Contributed by Busakorn Srisongkhroh, Thailand Market Lead

You are a significant part of a bigger story!

Joyce Hutapea, Senior Manager, PRecious Indonesia

Make it a point to understand the why behind the tasks you have to accomplish – above anything else. Secondly, never underestimate your own work—it is never meaningless. But at the same time, also learn that it’s not just about yourself.

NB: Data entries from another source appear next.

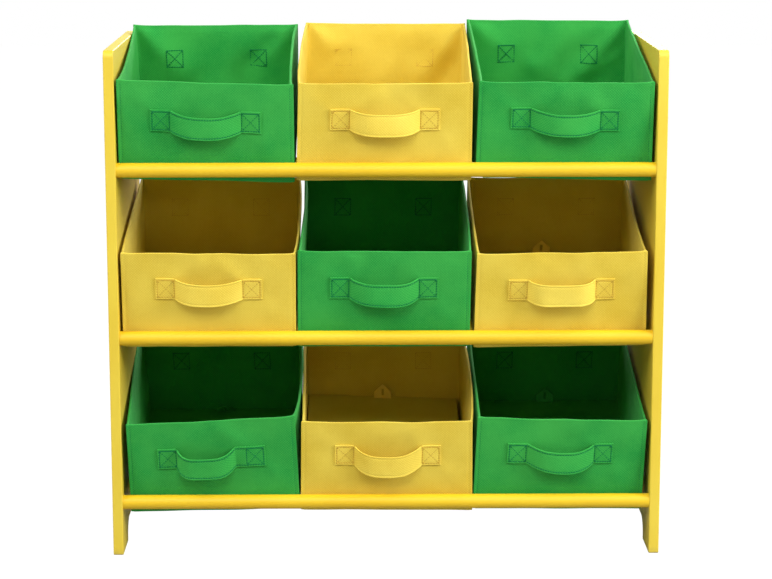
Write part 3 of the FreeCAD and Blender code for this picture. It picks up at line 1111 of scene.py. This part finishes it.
bpy.ops.object.select_all(action="DESELECT")
bpy.ops.mesh.primitive_plane_add(size=floor_size, location=(0, 0, -floor_drop))
floor = bpy.context.object
floor.name = "floor"
ground, ground_tree, ground_shader, ground_place = new_material("white_vinyl_sweep")
grain = add_node(ground_tree, "ShaderNodeTexNoise", values={"Scale": 3, "Detail": 2},
                 links={"Vector": ground_place})
ground_tone = add_node(ground_tree, "ShaderNodeValToRGB", links={"Fac": grain.outputs["Fac"]})
ground_tone.color_ramp.elements[0].color = linear("#9A9A98")
ground_tone.color_ramp.elements[1].color = linear("#A4A4A2")
ground_tree.links.new(ground_tone.outputs["Color"], ground_shader.inputs["Base Color"])
ground_shader.inputs["Roughness"].default_value = 0.7
glow = add_node(ground_tree, "ShaderNodeEmission", values={"Strength": 1.14})
seen = add_node(ground_tree, "ShaderNodeLightPath")
share = add_node(ground_tree, "ShaderNodeMath", {"operation": "MULTIPLY"},
                 values={1: ground_shown}, links={0: seen.outputs["Is Camera Ray"]})
washed = add_node(ground_tree, "ShaderNodeMixShader",
                  links={0: share.outputs["Value"], 1: ground_shader.outputs["BSDF"],
                         2: glow.outputs["Emission"]})
ground_tree.links.new(washed.outputs["Shader"],
                      ground_tree.nodes["Material Output"].inputs["Surface"])
floor.data.materials.append(ground)


# %% Lights
def soft_box(name, place, target, size, power):
    bpy.ops.object.light_add(type="AREA", location=place)
    lamp = bpy.context.object
    lamp.name = name
    lamp.data.shape = "RECTANGLE"
    lamp.data.size, lamp.data.size_y = size
    lamp.data.energy = power
    aim = Vector(target) - Vector(place)
    lamp.rotation_euler = aim.to_track_quat("-Z", "Y").to_euler()


rack_middle, top_tier = (0, 0, 0.3), (0, 0, 0.5)
soft_box("high_soft_box", (0, -2.3, 2.3), rack_middle, (2.2, 1.2), 50)
soft_box("left_soft_box", (-2.4, -1.55, 1.75), rack_middle, (1.2, 1.4), 26)
soft_box("right_soft_box", (2.5, -1.35, 1.4), rack_middle, (1.2, 1.4), 66)
soft_box("left_top_light", (-1.5, -0.5, 2.0), top_tier, (1.0, 1.0), 22)
soft_box("right_top_light", (1.5, -0.5, 2.0), top_tier, (1.0, 1.0), 20)
soft_box("front_fill", (-0.3, -3.6, 1.1), rack_middle, (2.4, 1.6), 5)
soft_box("rear_fill", (0.6, 2.8, 1.6), rack_middle, (2.0, 1.6), 85)

world = bpy.data.worlds.new("studio")
bpy.context.scene.world = world
world.use_nodes = True
sky = world.node_tree
sky.nodes.clear()
dim = add_node(sky, "ShaderNodeBackground", values={"Color": (1, 1, 1, 1), "Strength": 0.03})
white = add_node(sky, "ShaderNodeBackground", values={"Color": (1, 1, 1, 1), "Strength": 1.0})
ray = add_node(sky, "ShaderNodeLightPath")
mixed = add_node(sky, "ShaderNodeMixShader", links={0: ray.outputs["Is Camera Ray"],
                                                    1: dim.outputs["Background"],
                                                    2: white.outputs["Background"]})
add_node(sky, "ShaderNodeOutputWorld", links={"Surface": mixed.outputs["Shader"]})
bpy.context.scene.view_settings.view_transform = "Standard"
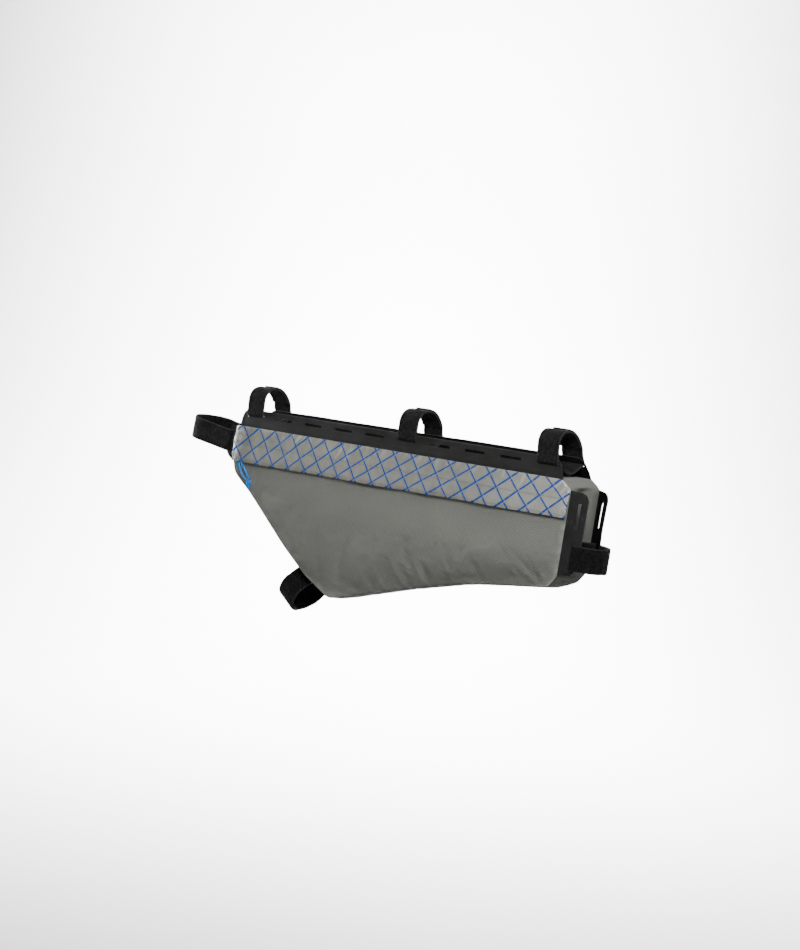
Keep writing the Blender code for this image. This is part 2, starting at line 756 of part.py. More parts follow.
def build_rear(coated, hook_and_loop):
    seat = group("rear_edge", "shoulder", "rear foot", REAR_STRAP_SHARE)
    radius = REAR_BAR_RADIUS + GAP + STRAP_THICKNESS / 2
    lateral = (SEAM_SPAN - FLANGE_THICKNESS) / 2
    lean = flange_lean(REAR_BAR_REACH, radius, lateral)
    top = -REAR_SLOT_PITCH - 0.95 * SLOT_LENGTH
    foot = 0.68 * SLOT_LENGTH
    outline = ends_outline(foot, REAR_FLANGE_FOOT, top, REAR_FLANGE_TOP, REAR_FLANGE_WIDTH)
    slots = [(0.0, REAR_SLOT_RISE), (-REAR_SLOT_PITCH, REAR_SLOT_RISE)]
    both_sides("rear_flange", seat, outline, slots, lateral, lean, coated)
    loop = slotted_loop(lateral, lean, REAR_SLOT_RISE, REAR_BAR_REACH, radius)
    strap("rear_strap", seat, loop, STRAP_LAP, hook_and_loop)


def build_front(coated, hook_and_loop):
    seat = group("front_edge", "nose", "top front", FRONT_STRAP_SHARE)
    radius = FRONT_BAR_RADIUS + GAP + STRAP_THICKNESS / 2
    lateral = SEAM_SPAN / 2 - FRONT_FLANGE_INSET
    top = 0.74 * SLOT_LENGTH
    foot = -0.60 * SLOT_LENGTH
    outline = ends_outline(top, FRONT_FLANGE_TOP, foot, FRONT_FLANGE_FOOT, FRONT_FLANGE_WIDTH)
    slots = [(0.0, FRONT_SLOT_RISE)]
    both_sides("front_flange", seat, outline, slots, lateral, 0.0, coated)
    loop = slotted_loop(lateral, 0.0, FRONT_SLOT_RISE, FRONT_BAR_REACH, radius)
    strap("front_strap", seat, loop, STRAP_LAP, hook_and_loop)


def build_lower(hook_and_loop):
    seat = group("lower_edge", "keel", "slope low", LOWER_STRAP_SHARE)
    radius = LOWER_BAR_RADIUS + GAP + STRAP_THICKNESS / 2
    reach = radius + STRAP_THICKNESS / 2 + GAP
    lap_angle = LOWER_LAP / radius
    loop = round_loop(reach, radius, LOWER_END_ANGLE + lap_angle)
    strap("lower_strap", seat, loop, LOWER_LAP, hook_and_loop)


def main():
    clear_scene()
    cloth = material("woven_cloth", (0.187, 0.195, 0.168), 0.80)
    laminate = material("ripstop_laminate", (0.300, 0.300, 0.282), 0.55)
    coated = material("coated_fabric", (0.034, 0.033, 0.032), 0.62)
    hook_and_loop = material("hook_and_loop", (0.010, 0.009, 0.010), 0.95)
    dark_zip = material("zip_plastic", (0.020, 0.020, 0.021), 0.50)
    cord = material("blue_cord", (0.000, 0.220, 0.900), 0.55)
    build_body(cloth)
    build_flap(laminate)
    build_zip(dark_zip, dark_zip)
    build_pull(cord)
    build_top(coated, hook_and_loop)
    build_rear(coated, hook_and_loop)
    build_front(coated, hook_and_loop)
    build_lower(hook_and_loop)


main()
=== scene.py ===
"""The bicycle frame bag dressed for its picture: cloth, band, flanges, straps, zip and pull."""

import math

import bmesh
import bpy
import numpy as np
from mathutils import Matrix, Vector, noise


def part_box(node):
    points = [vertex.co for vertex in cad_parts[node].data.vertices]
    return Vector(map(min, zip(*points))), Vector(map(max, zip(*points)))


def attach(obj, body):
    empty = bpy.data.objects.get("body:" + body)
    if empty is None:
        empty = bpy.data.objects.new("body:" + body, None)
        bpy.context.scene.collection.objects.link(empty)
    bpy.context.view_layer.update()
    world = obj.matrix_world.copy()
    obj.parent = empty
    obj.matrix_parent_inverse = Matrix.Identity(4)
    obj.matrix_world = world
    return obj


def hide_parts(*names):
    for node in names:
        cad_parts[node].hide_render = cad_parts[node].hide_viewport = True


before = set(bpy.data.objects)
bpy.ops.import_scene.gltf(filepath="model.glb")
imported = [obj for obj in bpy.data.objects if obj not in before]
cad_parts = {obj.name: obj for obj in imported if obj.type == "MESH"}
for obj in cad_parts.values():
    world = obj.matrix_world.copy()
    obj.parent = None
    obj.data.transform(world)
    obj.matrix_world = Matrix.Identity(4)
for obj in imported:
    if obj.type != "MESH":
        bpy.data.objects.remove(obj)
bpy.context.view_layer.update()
PI = math.pi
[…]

I started my career in PR as a media monitoring staff.  I never really understood the why’s – how doing certain extra tasks will help the client, and how these can also help the team – until I progressed further in my PR journey. One task for instance – reading the newspaper very early in the morning while everybody is still in bed – can help the team provide more strategic consultancy to the client. This can actually go a long way in helping decision makers in the client side establish a great plan and execute it better, resulting in something that will significantly impact the market on a larger scale. 

As I continued on my PR journey, I came to understand that I am a part of a bigger story.  At the core, PR is a people business; it is all about us as a social being: connection, communications. Everything you do will automatically bring impact.